Second, much the same can be said of the national and international news articles that they publish, with some exceptions at the larger papers (to its credit, McClatchy, the parent company of the Bee, has retained much of the excellent core of international journalists that it inherited from Knight-Ridder, even if it doesn't quite know what to do with them). Smaller papers have almost completely abdicated any independent role in the coverage of national and international stories by relying upon articles from the New York Times, the Los Angeles Times and the Post, if not wire services like the Associated Press, United Press International and Reuters. Next time you get a chance, go through your hard copy, printed newspaper, and see how many articles come from these sources.

Local coverage? Don't even go there. Through a combination of staff cuts and transparently self-serving political and economic motivations, the Bee reads a lot like the greensheets of 30 to 40 years ago, you know, those small town papers financed by the advertising dollars of car dealers, real estate agents and local businesses, resulting in a bland, inoffensive product that met with their approval. Young, inexperienced Bee reporters rarely get the stories right, and the overall perspective of the coverage is pro-business, pro-developer (no matter who much public subsidy they get) and, of course, anti-union. My guess is that most papers around the country are similar to the Bee, if not more blatantly right-wing and pro-business. No wonder the British paper, the Guardian, gets so many visits to its website from Americans, and even started publishing a weekly for the US market in recent years.

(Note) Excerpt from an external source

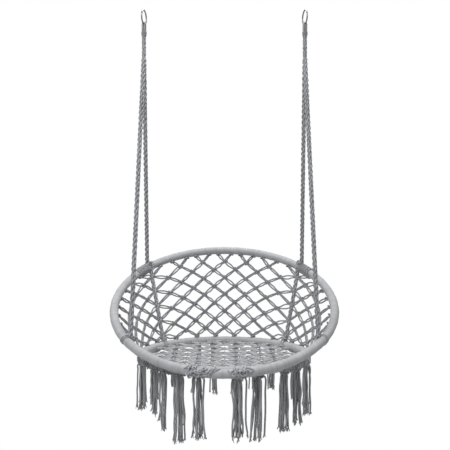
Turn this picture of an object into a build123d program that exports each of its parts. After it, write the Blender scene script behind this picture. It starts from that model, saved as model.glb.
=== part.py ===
from build123d import *
import os
from math import cos, radians, sin

# Hanging nest swing of knotted cotton cord. All sizes in millimetres.
# Origin: midway between the centres of the two hanging rings.
# +Z up, +X to the sitter's left, the chair faces -Y.

# hanging rings
RING_OUTER_DIAMETER = 56.0
RING_WIRE = 5.0
RING_SPREAD = 568.0
RING_TURN = 12.0
RING_SETBACK = 347.0
HANG_HEIGHT = 1183.0

# hoops: steel tube, close-wound with cord
BACK_HOOP_DIAMETER = 800.0
SEAT_HOOP_DIAMETER = 600.0
HOOP_TILT = 26.8
TUBE_DIAMETER = 22.0
TUBE_WALL = 1.5
WRAP_CORD = 4.0

# cords and ropes
ROPE_DIAMETER = 14.0
NET_CORD = 4.0
COLLAR_CORD = 5.0
LASHING_CORD = 5.0

# rope eyes and their whippings
EYE_HOLE = 13.0
EYE_CORD = 7.0
NECK_LENGTH = 8.0
WHIPPING_DIAMETER = 20.0
WHIPPING_LENGTH = 96.0

# knots that hold the ropes on the hoops
BACK_HITCH_DIAMETER = 54.0
SEAT_HITCH_DIAMETER = 44.0
FRONT_HITCH_ANGLE = -35.5
REAR_HITCH_ANGLE = 40.7
FRONT_SEAT_ANGLE = -27.0
REAR_SEAT_ANGLE = 37.6

# knotted nets
NET_THICKNESS = 2 * NET_CORD
FRONT_NET_END_BACK = -63.0
FRONT_NET_END_SEAT = -61.0
SEAT_NET_THICKNESS = 10.0

# clearances
CORD_GAP = 0.3
NET_GAP = 0.5
NECK_GAP = 0.8
ROPE_END_GAP = 5.0
TUBE_SPACE = 1.0
LASHING_SPACE = 2.0
KNOT_SPACE = 3.0

# front lashing: its loops, as angles on the seat hoop from the front
LASHING_LEFT = [-23.4, -21.9, -20.4, -12.2, -10.7, -9.2]
LASHING_MIDDLE = [-6.4, -4.8, -1.2, 0.4]
LASHING_RIGHT = [2.6, 4.1, 12.7, 14.2, 15.7, 17.2]

# fringe: side (-1 = -X), angle on the seat hoop (0 = side, -90 = front), width, drop
TASSELS = [
    (-1, -15.0, 40, 172),
    (-1, -38.5, 26, 160),
    (-1, -48.5, 30, 200),
    (-1, -62.0, 46, 222),
    (-1, -74.0, 41, 204),
    (1, -81.4, 50, 208),
    (1, -68.7, 56, 212),
    (1, -48.9, 43, 200),
    (1, -35.7, 36, 192),
    (1, -18.7, 33, 186),
    (1, 8.0, 36, 180),
    (1, 27.0, 34, 190),
    (1, 51.3, 36, 176),
    (1, 66.0, 40, 198),
    (1, 81.0, 38, 205),
    (-1, 81.3, 36, 206),
    (-1, 68.0, 40, 196),
    (-1, 49.0, 32, 172),
    (-1, 27.0, 34, 188),
    (-1, 8.0, 36, 180),
]
TASSEL_DEPTH = 0.62
TASSEL_NECK = 0.62
COLLAR_WIDTH = 18.0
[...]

As a consequence of consolidation, staff reductions and investor pressures for profitability, newspapers display a degree of conformity not seen in my lifetime. If large papers, such as the New York Times and the Washington Post, and the wire services are dictating most of the content of the opinion pages as well as the content of many of the articles of the vast majority of US newspapers, why should any of these papers get bailed out? Why can't we just go directly to directly to the source and read the articles there? It's a hard question to answer, isn't it?

With conformity also comes ideological rigidity. Quick, name 5 newspapers that editorialized against the invasion of Iraq? Hard to do it, isn't it, although I'm sure that there were a few. Name 5 newspapers that editorialized against the invasion of Afghanistan. You'd have to do an hour Google search to answer that one. And, of course, we all remember the obsequious coverage afforded the Bush administration in both instances, if not outright complicity, as with Judith Miller and Michael Gordon of the New York Times, with their stories about WMDs reminiscent of William Randolph Hearst's successful effort to get us into a war with Spain in 1898.

In relation to economics and workers rights issues, it is arguably even worse. I can't think of a single newspaper in this country that opposes the free trade policies enshrined by NAFTA and GATT, although they must be some. Most papers cover business and investment stories avidly, but cover ones affecting people in the workplace with less and less frequency. Not surprising, given that most newspapers are part of national and international media conglomerates. Beyond this, newspapers are increasingly focused on entertainment and sports, and not hard news.

There is, however, a larger problem. People just don't read as much anymore, and, by and large, get their information through television and the Internet. Providing subsidies to newspapers, institutions that have been uniquely hostile to the emergence of competition from the Net, will do nothing to change these trends. The public no longer wants to get information from sources centered around the illusory objectivity of corporate newspaper chains. Of course, there are significant social implications to this, as we will live a world where it be more and more necessary to read subjective sources of information with a critical eye, but then, we really had to do that with so-called objective newspapers, anyway. Newspapers remain quite arrogant about their essential gatekeeping function of deciding what is credible information and what is not, despite their desultory record in recent years, and no amount of tax credit subsidy is going to persuade the public to respond to that favorably.

Ultimately, if the government is going to subsidize any media, including newspapers, it should instead focus upon the creation of diverse, inclusive institutions that run counter to the recent trend of consolidation and control by finance capital. Analogous to the bailout of transnational banks and brokerage houses, there is the objection that, if newspapers are so important, why should we preserve them in the hands of the same people who have failed so miserably, and stripped them of their journalistic credibility?

The answer apparently lies in the fact that, just as banks and brokerage houses constitute the monetary spine of the global neoliberal economy, newspapers are a part of a transnational medium of communication, along with television, radio, and, possibly, even music and movies, necessary to establish its credibility. Accordingly, given the control of our political institutions by capital, as evidenced yesterday in the health care debate in the Senate Finance Committee yesterday, and the fondness of the Obama administration for the expansion of oligopolies throughout the US economy, the prospects for an inclusive alternative are nil.